The three accent clusters emerged through analysis of the diphthongs – as might be expected, if you think of the Cockney way of pronouncing mouth as maaf (though this also incorporates f for th, also a trait of Multicultural London English as used by good old Stormzy: ‘It’s a kind of rapper fing, innit’). Drs Cole and Strycharczuk haven’t discovered these new accents; but they have given them a phonetic standing.
So why has Received Pronunciation (RP) taken to its deathbed? The Essex study quotes opinions that it is regarded as having a ‘rather dated – even negative – flavour in contemporary British English’ and has an ideological link with ‘the past and the upper class’, which are disapproved of.
It is important to realise, then, that a regional change of accent is partly the choice of the people who speak with it. Just because vowel changes in history can be reduced to iron laws does not mean that change now ignores fashion and emulation.

In the past, Dr Cole has shown that Cockney speakers are regarded as less intelligent than some other white British. Now Cockney has gone the way of the white working class themselves. Contrariwise, RP speakers may feel embarrassed at using an accent identified with public schools. Being a member of Pop – Eton’s body of senior prefects – once reflected popularity; now, like membership of the Bullingdon Club at Oxford, to the outside world it’s more like a mark of Cain. Both groups used RP.
It’s amazing how quickly accents change. In the mid-1990s, Harry Enfield, with Jon Glover as Mr Cholmondley-Warner, was laughing at pronunciations and attitudes of only 50 or 60 years earlier.
We also have to take care not to be misled by old films. The enjoyable Anthony Asquith film of Pygmalion (1938) has the Manchester-bred Wendy Hiller as the Cockney flower girl Eliza saying, ‘I’m too lidey-like to take it ou’ of me maaf,’ as she chews a chocolate. The son of a Hungarian father, Leslie Howard played the RP Professor Higgins as someone who referred to texis and kerridges.
We must be aware, too, that people often tried to speak ‘better’ for the microphone. They deployed a ‘telephone voice’. They wanted to sound of a higher class, whereas that is now widely avoided.
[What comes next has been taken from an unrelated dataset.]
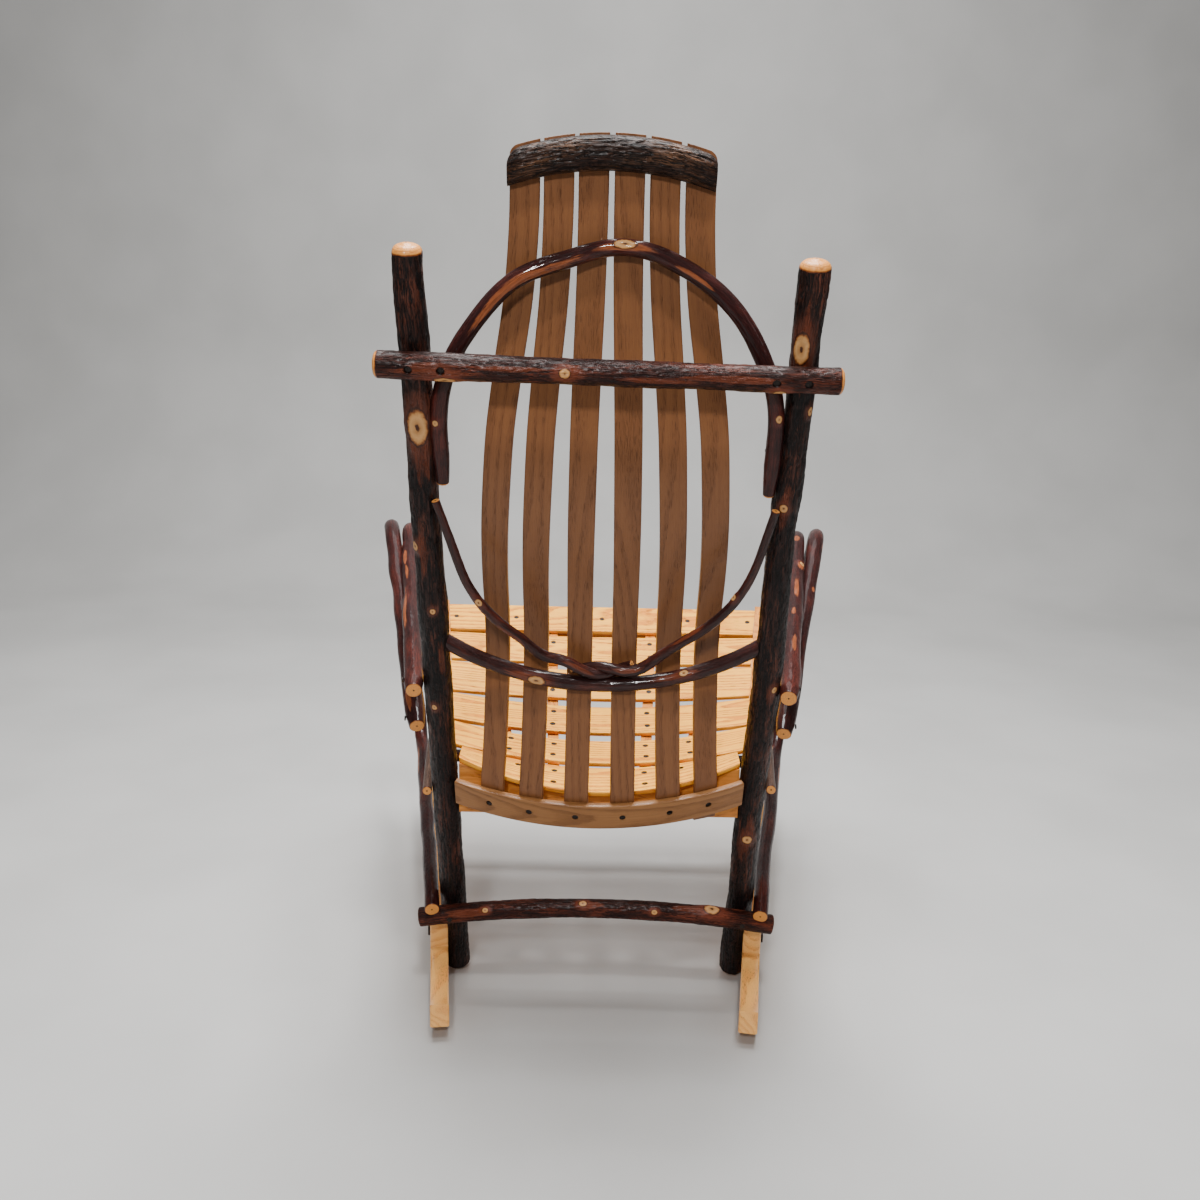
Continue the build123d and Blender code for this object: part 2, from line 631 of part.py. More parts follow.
# Side rails: from the post's front to the inner side of the front leg, notched round the post.
for side, sgn in sides:
    front_end, rear_end = -292.0, 214.0
    start = (sgn * side_rail_x(rear_end), rear_end)
    end = (sgn * side_rail_x(front_end), front_end)
    run_k = hypot(end[0] - start[0], end[1] - start[1]) / (rear_end - front_end)
    stations = [rear_end - (rear_end - front_end) * i / 8 for i in range(9)]
    top = []
    for yy in stations:
        xx = side_rail_x(yy) - side_rail_thick / 2
        lo, hi = 0.0, seat_length + 60
        for _ in range(40):
            mid = (lo + hi) / 2
            if seat_point(mid)[0] > yy:
                lo = mid
            else:
                hi = mid
        lo = min(lo, seat_length - 6)                # level with the front slat's front edge
        top.append(((rear_end - yy) * run_k, seat_point(lo)[1] + dish(yy) * (xx / 200) ** 2 + 1))
    outline = top + [(top[-1][0], top[-1][1] - 42), (top[5][0], top[5][1] - 29),
                     (top[2][0], top[2][1] - 31), (0.0, top[0][1] - 37)]
    notch = Plane(origin=(sgn * post_x, post_foot_y, post_foot_z), z_dir=(0, lean_y, lean_z))
    upright_board(start, end, outline, side_rail_thick, f"seat_side_rail_{side}",
                  holes=((notch, post_dia / 2 + fit),))

# Rear rail: between the posts under the last slat, round tenons into the posts.
rail_half = post_x - post_dia / 2 - fit
under_mid = seat_point((seat_rear_y - rear_rail_y) / cos(flat_slope))[1] - seat_slat_thick - 1.2
rear_dish = slat_frame(5)[3]
with BuildPart() as rear_rail:
    with BuildSketch(Plane(origin=(0, rear_rail_y, 0), x_dir=(1, 0, 0), z_dir=(0, -1, 0))):
        with BuildLine():
            end_z = under_mid + rear_dish * (rail_half / 200) ** 2
            ThreePointArc((-rail_half, end_z), (0, under_mid), (rail_half, end_z))
            Polyline((rail_half, end_z), (rail_half, 297), (-rail_half, 297), (-rail_half, end_z))
        make_face()
    extrude(amount=board_thick / 2, both=True)
    with BuildSketch(Plane.YZ):
        with Locations((rear_rail_y, rear_rail_z)):
            Circle(tenon_dia / 2)
    extrude(amount=rail_half + tenon_deep, both=True)
save(rear_rail.part, "seat_rear_rail")

# Front rail: between the side rails, under the front slat.
front_rail_y = front_rail_back - board_thick / 2
lo, hi = 0.0, seat_length
for _ in range(40):
    mid = (lo + hi) / 2
    if seat_point(mid)[0] > front_rail_back:
        lo = mid
    else:
        hi = mid
front_rail_top = seat_point(lo)[1] - seat_slat_thick / cos(front_slope) - fit
front_rail_half = side_rail_x(front_rail_back) - side_rail_thick / 2 / cos(radians(8.6)) - fit
upright_board((-front_rail_half, front_rail_y), (front_rail_half, front_rail_y),
              [(0, front_rail_top - 52), (0, front_rail_top),
               (2 * front_rail_half, front_rail_top), (2 * front_rail_half, front_rail_top - 52)],
              board_thick, "seat_front_rail")

# ---- lumbar sticks -------------------------------------------------------------------------------
# The bow springs between the posts behind the slats, a round tenon let into each post.
bow_r = lumbar_bow_dia / 2
bow_half = post_x - post_dia / 2 - fit
bow_y = post_y(bow_end_z)
bow_mid_y, bow_mid_z = 260.0 + bow_r + fit, 499.5
with BuildPart() as bow:
    with BuildLine():
        bow_arc = ThreePointArc((-bow_half, bow_y, bow_end_z), (0, bow_mid_y, bow_mid_z),
                                (bow_half, bow_y, bow_end_z))
    with BuildSketch(Plane(origin=bow_arc @ 0, z_dir=bow_arc % 0)):
        Circle(bow_r)
    sweep()
    with BuildSketch(Plane(origin=(0, post_foot_y, post_foot_z), x_dir=(1, 0, 0),
                           z_dir=(0, lean_y, lean_z))):
        with Locations((post_x, 0), (-post_x, 0)):
            Circle(post_dia / 2 + fit)
    extrude(amount=900, mode=Mode.SUBTRACT)
    for sgn in (1, -1):
        with BuildSketch(Plane(origin=(sgn * (bow_half - 6), bow_y, bow_end_z),
                               z_dir=(sgn, 0, 0))):
            Circle(bow_tenon_dia / 2)
        extrude(amount=16)
save(bow.part, "lumbar_bow")

# Two thin sticks come down from the posts and lie across each other on the slats at mid-back.
ls_r = lumbar_stick_dia / 2
slat_back = 260.0 + fit
ls_tip_x, ls_tip_z = -32.0, 517.0
ls_bends = {"left": ((188.0, 737.0), (150.0, 607.0), (40.0, 517.0)),    # (x, z) of end and bends
            "right": ((188.3, 733.4), (162.0, 612.0), (40.0, 521.0))}
ls_end_y, ls_bend_y = 364.0, 323.0
for (side, sgn), depth in zip(sides, (0, 1)):
    mid_y = slat_back + ls_r + depth * (lumbar_stick_dia + 2.6)
    end_xz, bend_xz, meet_xz = ls_bends[side]
    stick(mirrored(sgn, [(end_xz[0], ls_end_y, end_xz[1]), (bend_xz[0], ls_bend_y, bend_xz[1]),
                         (meet_xz[0], mid_y, meet_xz[1]), (ls_tip_x, mid_y, ls_tip_z)]),
          [190.0, 90.0], lumbar_stick_dia, f"lumbar_stick_{side}", bevel=1.0)

# ---- fastenings ----------------------------------------------------------------------------------
# Round-headed bolts hold the posts and front legs to the rockers.
with BuildPart() as bolts:
    for side, sgn in sides:
        rocker_out = rocker_plane(sgn, half_rocker + fit / 2)
        for i, (y, z) in enumerate(bolt_spots):
            with BuildSketch(rocker_out):
                with Locations((y / cos(rocker_toe), z)):
                    Circle(frame_bolt_head / 2)
            extrude(amount=sgn * 3)
            with BuildSketch(rocker_out):
                with Locations((y / cos(rocker_toe), z)):
                    Circle(frame_bolt_dia / 2)
            extrude(amount=-sgn * (rocker_thick + (12 if i == 0 else -1)))
save(bolts.part, "frame_bolts")

# Flush heads of the screws that hold the slat tops to the crest.
crest_face = Plane(origin=(0, under_y, under_z), x_dir=(1, 0, 0),
                   z_dir=(0, -cos(top_tilt), sin(top_tilt)))
with BuildPart() as crest_screws:
    with BuildSketch(crest_face.offset(slat_thick + fit / 2)):
        head_up = (crest_mid_z - 8 - under_z) / cos(top_tilt)
        with Locations(*[(fan[-1] * high, head_up) for low, high in spread]):
            Circle(screw_head_dia / 2)
    extrude(amount=1.4)
save(crest_screws.part, "crest_screws")

# Nail heads where the sticks cross the posts, the rear stretcher and each other.
nail_head, nail_high = 3.2, 1.2
hoop_leg_nail_z = 800.0
low_z = stretcher_rise(post_x)
nail_spots = []
for side, sgn in sides:
    out = touch_x + arm_r + fit / 2
    nail_spots += [((sgn * (out + 1.3), post_y(arm_cross_z), arm_cross_z), (sgn, 0, 0)),
                   ((sgn * (out + 4.2), post_y(hoop_rear_z) - 6, hoop_rear_z + 6), (sgn, 0, 0)),
                   ((sgn * post_x, post_y(low_z) + (post_dia / 2 + stretcher_dia + 0.6) / lean_z,
                     low_z), (0, 1, 0)),
                   ((sgn * bh_x, bh_leg(hoop_leg_nail_z)[1] - bh_r - fit - 0.7, hoop_leg_nail_z),
                    (0, -lean_z, lean_y))]
with BuildPart() as nails:
    for spot, way in nail_spots:
        with BuildSketch(Plane(origin=spot, z_dir=way)):
            Circle(nail_head)
        extrude(amount=nail_high)
save(nails.part, "frame_nails")
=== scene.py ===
# Hickory rocking chair: bark-on hickory sticks with bent oak slats, seat and rockers.
# The sitter faces -Y and +Z is up. Sizes are in millimetres and become metres in surface().
from math import asin, atan2, cos, pi, radians, sin, sqrt, tan

import bpy
import numpy as np
from mathutils import Matrix


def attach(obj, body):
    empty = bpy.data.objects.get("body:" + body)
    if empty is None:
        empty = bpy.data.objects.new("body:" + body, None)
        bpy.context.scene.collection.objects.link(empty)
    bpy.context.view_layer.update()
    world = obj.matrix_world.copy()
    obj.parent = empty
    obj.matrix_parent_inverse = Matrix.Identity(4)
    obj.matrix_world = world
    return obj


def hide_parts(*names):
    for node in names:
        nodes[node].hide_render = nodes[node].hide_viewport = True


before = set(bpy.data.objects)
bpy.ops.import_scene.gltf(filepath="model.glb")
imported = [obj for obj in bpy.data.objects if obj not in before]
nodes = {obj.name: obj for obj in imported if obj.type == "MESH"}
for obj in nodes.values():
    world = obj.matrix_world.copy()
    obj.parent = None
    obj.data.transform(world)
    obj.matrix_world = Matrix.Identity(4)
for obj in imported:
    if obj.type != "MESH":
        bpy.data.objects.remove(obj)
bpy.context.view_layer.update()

# ---- rockers -------------------------------------------------------------------------------------
# Two runners sawn from inch-thick oak board: the lower edge is one arc, the upper edge rises to a
# pad that carries the post and drops behind it into a scooped tail. Edges eased, clear varnish.


def rgb(red, green, blue):
    """A display colour (0-255) as the linear colour that shaders take."""
    c = np.array((red, green, blue)) / 255
    return tuple(np.where(c > 0.04045, ((c + 0.055) / 1.055) ** 2.4, c / 12.92)) + (1.0,)


def surface(name, rows, tips, fields, finishes, row_finish=None, crease=40):
    """A closed skin, in millimetres. Each row of the grid is one loop round the piece and the next
    row is one step along it. Two tips close the ends, or flat faces where tips is None. fields
    holds the same grids of each named value: a place in the straight board or stick, or a mask."""
    m, n = rows.shape[:2]
    here = np.arange(m * n).reshape(m, n)
    ahead = np.roll(here, -1, axis=1)
    quads = np.stack([here[:-1], ahead[:-1], ahead[1:], here[1:]], -1).reshape(-1, 4)
    points = rows.reshape(-1, 3)
    if tips is None:
        corners = np.concatenate([quads.ravel(), here[0][::-1], here[-1]])
        counts = np.r_[np.full(len(quads), 4), n, n]
    else:
        points = np.vstack([points, tips])
        first = np.stack([np.full(n, m * n), ahead[0], here[0]], -1)
        last = np.stack([np.full(n, m * n + 1), here[-1], ahead[-1]], -1)
        corners = np.concatenate([quads.ravel(), first.ravel(), last.ravel()])
        counts = np.r_[np.full(len(quads), 4), np.full(2 * n, 3)]
    a, b, c, d = (points[quads[:, k]] for k in range(4))
    inside = (a * np.cross(b, c) + a * np.cross(c, d)).sum()
    starts = np.r_[0, np.cumsum(counts)[:-1]]
    if inside < 0:
        turned = np.arange(len(corners))
        owner = np.repeat(np.arange(len(counts)), counts)
        corners = corners[2 * starts[owner] + counts[owner] - 1 - turned]
    mesh = bpy.data.meshes.new(name)
    mesh.vertices.add(len(points))
    mesh.vertices.foreach_set("co", (points / 1000).ravel().astype(np.float32))
    mesh.loops.add(len(corners))
    mesh.loops.foreach_set("vertex_index", corners.astype(np.int32))
    mesh.polygons.add(len(counts))
    mesh.polygons.foreach_set("loop_start", starts.astype(np.int32))
    mesh.update(calc_edges=True)
    mesh.polygons.foreach_set("use_smooth", np.ones(len(counts), bool))
    if row_finish is not None:
        bands = np.repeat(np.asarray(row_finish), n)
        ends = np.repeat([row_finish[0], row_finish[-1]], n if tips is not None else 1)
        mesh.polygons.foreach_set("material_index", np.r_[bands, ends].astype(np.int32))
    mesh.set_sharp_from_angle(angle=radians(crease))
    for label, (values, tip_values) in fields.items():
        values = np.asarray(values, float)
        wide = values.ndim == 3
        flat = values.reshape(-1, 3) if wide else values.reshape(-1)
        if tips is not None:
            flat = np.concatenate([flat, np.asarray(tip_values, float)])
        if wide:
            flat = flat / 1000
        layer = mesh.attributes.new(label, "FLOAT_VECTOR" if wide else "FLOAT", "POINT")
        layer.data.foreach_set("vector" if wide else "value", flat.ravel().astype(np.float32))
    for material in finishes:
        mesh.materials.append(material)
    piece = bpy.data.objects.new(name, mesh)
    bpy.context.scene.collection.objects.link(piece)
    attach(piece, "root")
    return piece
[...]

The Essex study acknowledges that the linguistic continuum between Cockney and RP used to parallel the class continuum. But class did not emerge as an important factor in the three new accent clusters. ‘It may be that class is not an important linguistic predictor for young people in south-east England,’ say the authors, ‘or, at least, not for our group of speakers, who were predominantly university students.’
It certainly fits in with the Duke of Sussex’s rebellion against the Palace Firm. Despite an Eton education and service as a British officer, Prince Harry has rejected RP and embraced Standard Southern British English, with a variable sprinkling of glottal stops.
Yet I was surprised to find from the Essex study that white British women were strongly over-represented among speakers of Standard Southern British English rather than the more socially informal Estuary English and Multicultural London English. The reasons for this female bias are complicated by social pressure, by their own aspirations and by conventions of what being a woman entails – do you act in a gendered way, do you behave like a ladette?
There is still plenty of room to be annoyed by other people’s accents. I am infuriated to hear BBC radio trailers employ Multicultural London English markers as a trendy way of speaking. This variety incorporates some vowel sounds from parts of the Caribbean. So price is pronounced prahs or even pras.
But of course not even Stormzy himself is from a Caribbean background, his mother coming from Ghana; he was, however, brought up in South Norwood, where Multicultural London English is the thing.
The Essex study identifies those accents that have thriven, the Japanese knotweed or Himalayan balsam in the garden of speech. But it does not rule out individual or family preservation of local accents. My heart leaps when I hear Cockney tones in the office.
I was brought up in Leatherhead, Surrey, and was aware that Surrey had its own accent, which differed even from that of south London. Our neighbour, a blacksmith, spoke it. If you took a train from London to Brighton and got out at every station you might have found a different accent among the older folk at each stop. But in a multicultural London, Multicultural London English is bound to triumph.